Nokia’s Tie-Up With Microsoft Won’t Help

Nokia made headlines last week with news that it will produce smartphones featuring Microsoft’s Office for Mobile. But trying to tap the enterprise market with Microsoft’s clunky wireless software won’t do anything to reverse the Finnish company’s slide.

It’s been fascinating to watch Nokia’s smartphone business suck wind even as the space grows some serious legs. Its market share continues to erode, according to new figures from Gartner, and the rest of the field is closing fast. Nokia still claims the lion’s share of the market, but the company is showing no sign of keeping the field at bay.

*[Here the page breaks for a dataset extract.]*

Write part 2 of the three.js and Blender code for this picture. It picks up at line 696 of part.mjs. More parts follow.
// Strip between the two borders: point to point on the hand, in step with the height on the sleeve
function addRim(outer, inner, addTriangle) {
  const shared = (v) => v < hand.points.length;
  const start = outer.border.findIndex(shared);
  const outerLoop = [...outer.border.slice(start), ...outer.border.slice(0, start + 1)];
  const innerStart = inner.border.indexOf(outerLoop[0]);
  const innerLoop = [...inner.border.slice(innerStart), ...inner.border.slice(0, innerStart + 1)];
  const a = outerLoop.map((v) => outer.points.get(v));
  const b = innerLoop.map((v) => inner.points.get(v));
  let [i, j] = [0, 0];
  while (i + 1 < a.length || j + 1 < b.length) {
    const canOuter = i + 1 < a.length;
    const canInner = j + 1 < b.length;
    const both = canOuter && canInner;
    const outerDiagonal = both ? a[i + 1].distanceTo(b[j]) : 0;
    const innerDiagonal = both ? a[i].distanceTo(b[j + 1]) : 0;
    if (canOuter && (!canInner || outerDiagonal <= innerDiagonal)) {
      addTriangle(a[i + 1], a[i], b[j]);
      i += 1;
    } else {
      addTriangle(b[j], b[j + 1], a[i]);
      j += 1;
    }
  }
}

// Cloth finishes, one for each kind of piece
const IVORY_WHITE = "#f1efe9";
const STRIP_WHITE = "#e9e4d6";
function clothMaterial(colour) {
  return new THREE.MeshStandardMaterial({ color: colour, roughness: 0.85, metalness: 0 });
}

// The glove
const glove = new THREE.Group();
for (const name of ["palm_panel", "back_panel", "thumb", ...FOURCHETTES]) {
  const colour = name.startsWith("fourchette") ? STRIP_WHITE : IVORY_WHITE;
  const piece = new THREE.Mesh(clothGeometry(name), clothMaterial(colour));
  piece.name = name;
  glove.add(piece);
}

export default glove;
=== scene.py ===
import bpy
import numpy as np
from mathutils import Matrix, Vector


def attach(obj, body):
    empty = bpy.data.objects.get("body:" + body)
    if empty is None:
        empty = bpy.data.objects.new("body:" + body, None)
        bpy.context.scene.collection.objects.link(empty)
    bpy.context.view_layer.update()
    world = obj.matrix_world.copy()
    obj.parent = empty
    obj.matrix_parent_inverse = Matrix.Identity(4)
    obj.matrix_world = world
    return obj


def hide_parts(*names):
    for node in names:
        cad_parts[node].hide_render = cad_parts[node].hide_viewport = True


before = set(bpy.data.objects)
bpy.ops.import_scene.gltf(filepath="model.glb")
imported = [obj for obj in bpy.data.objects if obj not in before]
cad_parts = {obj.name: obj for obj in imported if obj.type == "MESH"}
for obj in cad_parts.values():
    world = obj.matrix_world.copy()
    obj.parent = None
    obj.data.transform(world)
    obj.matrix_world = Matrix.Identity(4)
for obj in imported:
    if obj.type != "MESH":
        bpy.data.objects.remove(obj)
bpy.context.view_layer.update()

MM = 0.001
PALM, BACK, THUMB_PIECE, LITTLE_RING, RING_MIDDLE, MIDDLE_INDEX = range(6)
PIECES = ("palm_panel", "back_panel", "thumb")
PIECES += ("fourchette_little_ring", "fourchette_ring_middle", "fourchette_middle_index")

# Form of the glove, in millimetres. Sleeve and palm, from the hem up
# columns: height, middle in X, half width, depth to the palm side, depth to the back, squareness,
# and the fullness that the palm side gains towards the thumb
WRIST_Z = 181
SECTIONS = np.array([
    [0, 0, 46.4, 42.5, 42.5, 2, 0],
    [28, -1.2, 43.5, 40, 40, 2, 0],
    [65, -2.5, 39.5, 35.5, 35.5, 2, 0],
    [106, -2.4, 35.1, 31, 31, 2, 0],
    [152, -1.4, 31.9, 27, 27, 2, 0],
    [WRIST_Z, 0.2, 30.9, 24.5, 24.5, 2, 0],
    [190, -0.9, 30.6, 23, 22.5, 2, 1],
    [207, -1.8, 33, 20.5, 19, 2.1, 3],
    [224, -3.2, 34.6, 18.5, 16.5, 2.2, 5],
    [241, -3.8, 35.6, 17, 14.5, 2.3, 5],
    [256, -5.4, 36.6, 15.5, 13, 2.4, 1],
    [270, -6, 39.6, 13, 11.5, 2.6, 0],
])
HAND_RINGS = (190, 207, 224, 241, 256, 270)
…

The Microsoft pact won’t help. The alliance is aimed squarely at the enterprise market RIM dominates, but even the BlackBerry — which not long ago was considered a business-only device — has expanded into low-end business users and even casual consumers. As Apple has proven — and as Kevin C. Tofel recently pointed out — smartphone manufacturers and the software developers who support them must target consumers in the era of the superphone.

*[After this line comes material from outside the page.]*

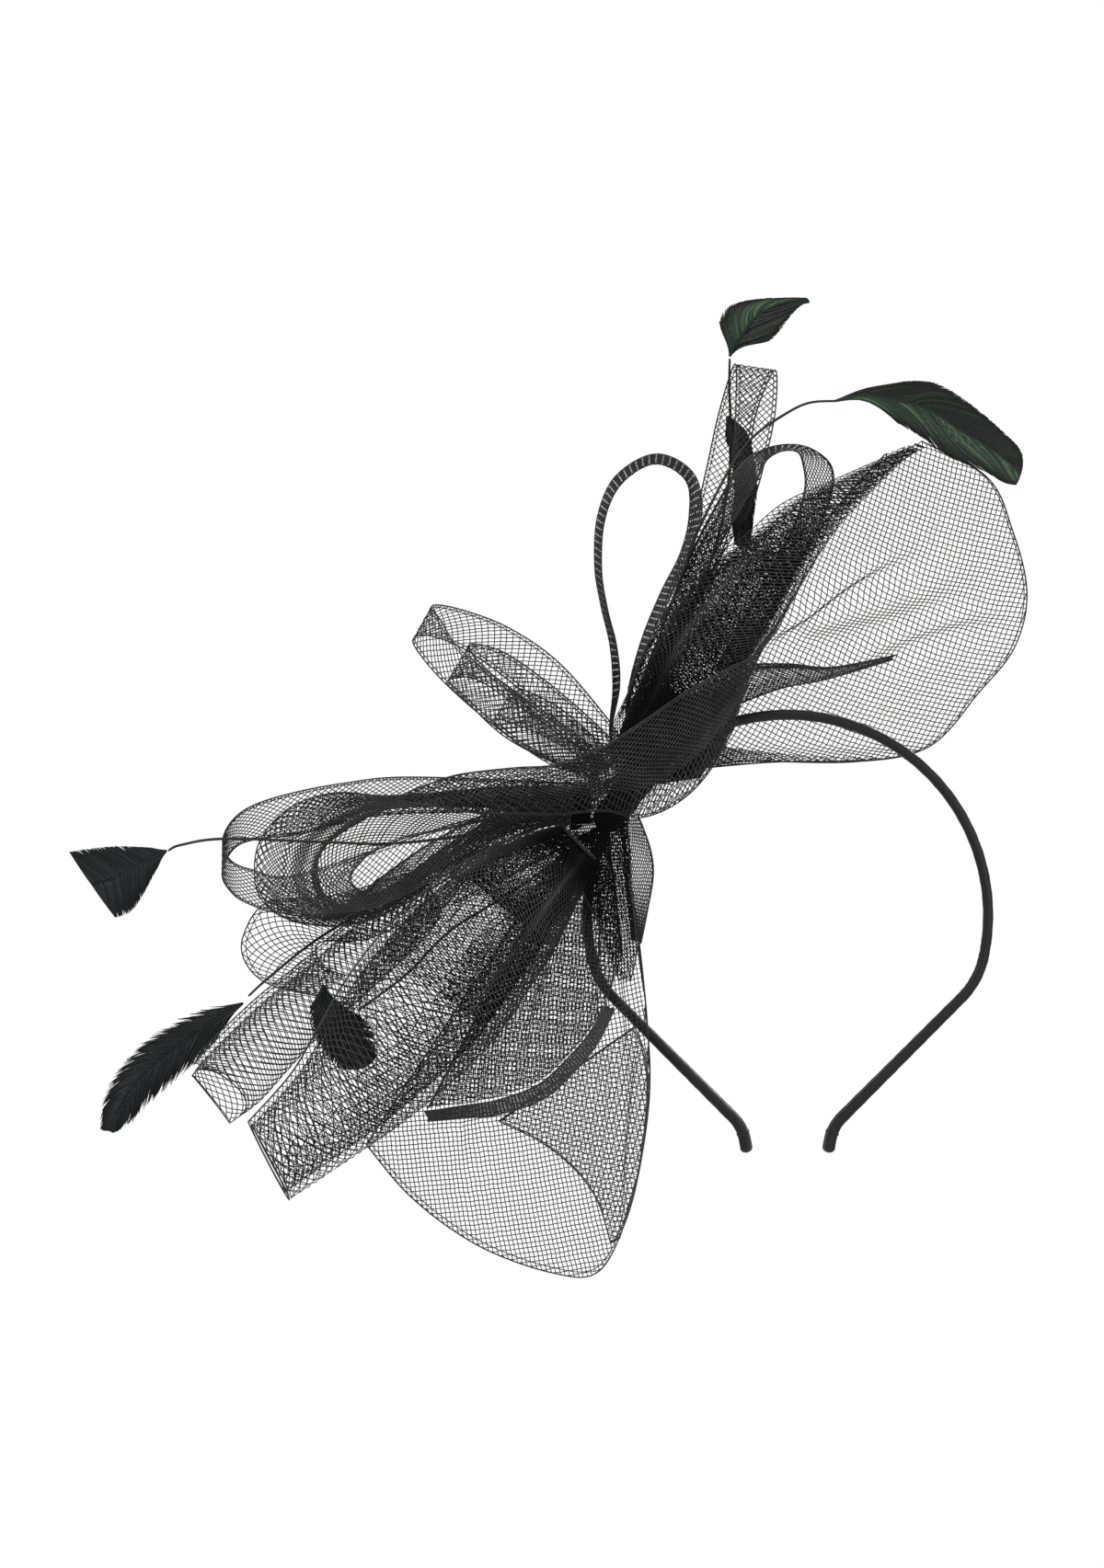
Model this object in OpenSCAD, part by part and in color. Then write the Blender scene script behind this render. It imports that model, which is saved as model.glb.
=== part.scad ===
// Fascinator headpiece: a springy satin headband that carries a knot of black crin
// (open horsehair braid) in petals, rolls and ribbon loops, and six trimmed feathers.
// Millimetres. +Z is up, +Y points to the back of the head, +X to the wearer's left.
// The origin is the centre of the circle that the headband's crown follows.

/* [Headband] */
// Radius of the crown's centreline
band_r = 65.4; // [60:0.2:72]
// Width of the band, along Y
band_w = 5; // [4:0.5:8]
// Thickness of the band with its satin cover
band_t = 3.3; // [2.8:0.1:4]
// Thickness of the spring steel strip inside
core_t = 1.1; // [0.8:0.1:1.5]
// Width of the spring steel strip inside
core_w = 3.2; // [2.4:0.2:4]
// Angle below the horizontal where a leg starts to turn in
leg_turn_at = 12; // [6:1:20]
// Radius of the turn from the crown's circle to the straight of the leg
leg_turn_r = 27; // [20:1:34]
// Straight length of the leg
leg_straight = 55; // [46:1:60]
// Radius of the outward turn at the end of the leg
foot_r = 14; // [10:1:20]
// Straight length after that turn
foot_straight = 2.5; // [1:0.5:6]
// Gap between a leg and the crown, where the strip bends
flex_gap = 0.3; // [0.3:0.05:0.5]

/* [Base] */
// Angle of the knot on the crown, from +Z towards -X
knot_angle = 51; // [46:1:56]
// Length of the felt pads
felt_l = 34; // [28:1:40]
// Width of the felt pads
felt_w = 10; // [9:0.5:14]
// Thickness of each felt pad
felt_t = 1.5; // [1:0.5:2]
// Turns of binding thread on each side of the knot
thread_turns = 5; // [3:1:7]
// Diameter of the binding thread
thread_d = 0.6; // [0.4:0.1:0.8]

/* [Crin] */
// Thickness of a sheet of crin
crin_t = 0.8; // [0.6:0.1:1]

/* [Feathers] */
// Thickness of a feather's vane
vane_t = 0.8; // [0.6:0.1:1]
// Diameter of a stripped quill
quill_d = 0.9; // [0.7:0.1:1.2]

/* [Hidden] */
$fn = 64;

crin_colour = [0.07, 0.07, 0.08];
satin_colour = [0.04, 0.04, 0.045];
felt_colour = [0.1, 0.1, 0.1];
steel_colour = [0.55, 0.56, 0.58];
quill_colour = [0.16, 0.13, 0.11];
black_feather = [0.05, 0.05, 0.06];
green_feather = [0.09, 0.24, 0.16];

// ---- Routes. Ribbons: one row per station, [edge A x, y, z, edge B x, y, z, belly towards -Y].

upper_fan_route = [
    [-21, 9, 53, -16, 9, 50, 0], [-18, 9, 60, 22, 10, 50, -1], [-14, 9, 70, 47, 17, 55, -3],
    [-9, 9, 82, 64, 24, 73, -5], [-3, 9, 91, 76, 28, 88, -6], [4, 9, 106, 80, 27, 106, -6],
    [13, 9, 121, 75, 22, 126, -4], [24, 8, 135, 66, 14, 143.5, -2], [37, 6, 149, 44, 7, 155, 0]
];
fan_pleat_route = [
    [-12, 5, 82, -18, 5, 68, 0], [1, 5, 82, -2, 5, 74, 0],
    [15, 6, 81, 13, 6, 77, 0], [36, 7, 85, 35, 7, 83.5, 0]
];
fan_hem_route = [
    [-25, 5, 55.5, -27, 5, 48, 0], [-5, 5, 53, -6, 5, 49.8, 0], [12, 5.5, 51.8, 12, 5.5, 50.2, 0],
    [30, 6, 51.5, 30, 6, 50.7, 0]
];
twist_wrap_route = [
    [-126, -22, 39, -124, -22, 37, 0], [-116, -24, 43, -113, -24, 35.5, 2],
    [-106, -26, 46, -103, -26, 33.5, 4], [-89, -29, 48, -87, -29, 33, 5],
    [-76, -32, 49, -74, -32, 33, 7], [-62, -34, 54, -60, -34, 34, 8],
    [-49, -34, 62, -48, -34, 32, 8], [-36, -33, 71, -36, -33, 37, 7], [-24, -31, 78, -26, -31, 47, 5],
    [-12, -29, 84, -17, -29, 63, 2]
];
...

Why? Relatively few users need to edit spreadsheets or create Word documents on the go. RIM’s dominance in the enterprise is built on its impressive mobile e-mail service — not its ability to “mobilize” Microsoft-type apps — and plenty of attractive offerings exist for users who do use their phones for basic business computing. Also, users are increasingly choosing which devices they carry, and IT-driven deployments are becoming less common. That’s why we’re seeing the iPhone expand into the business arena — a trend that has actually driven productivity, according to new data from Strategy Analytics.

The thing is, there are so many other areas Nokia should be focusing on instead. It should accelerate work on Symbian^4, a much-needed overhaul that inexplicably isn’t due until the second half of 2010. It should strengthen its relationships with carriers — particularly in the U.S. — so that it doesn’t come to market with an unsubsidized $600 handset, and so it can offer carrier billing for its Ovi Store. And it must continue to improve the Ovi Store by streamlining the user experience, bulking up its library and wooing more developers.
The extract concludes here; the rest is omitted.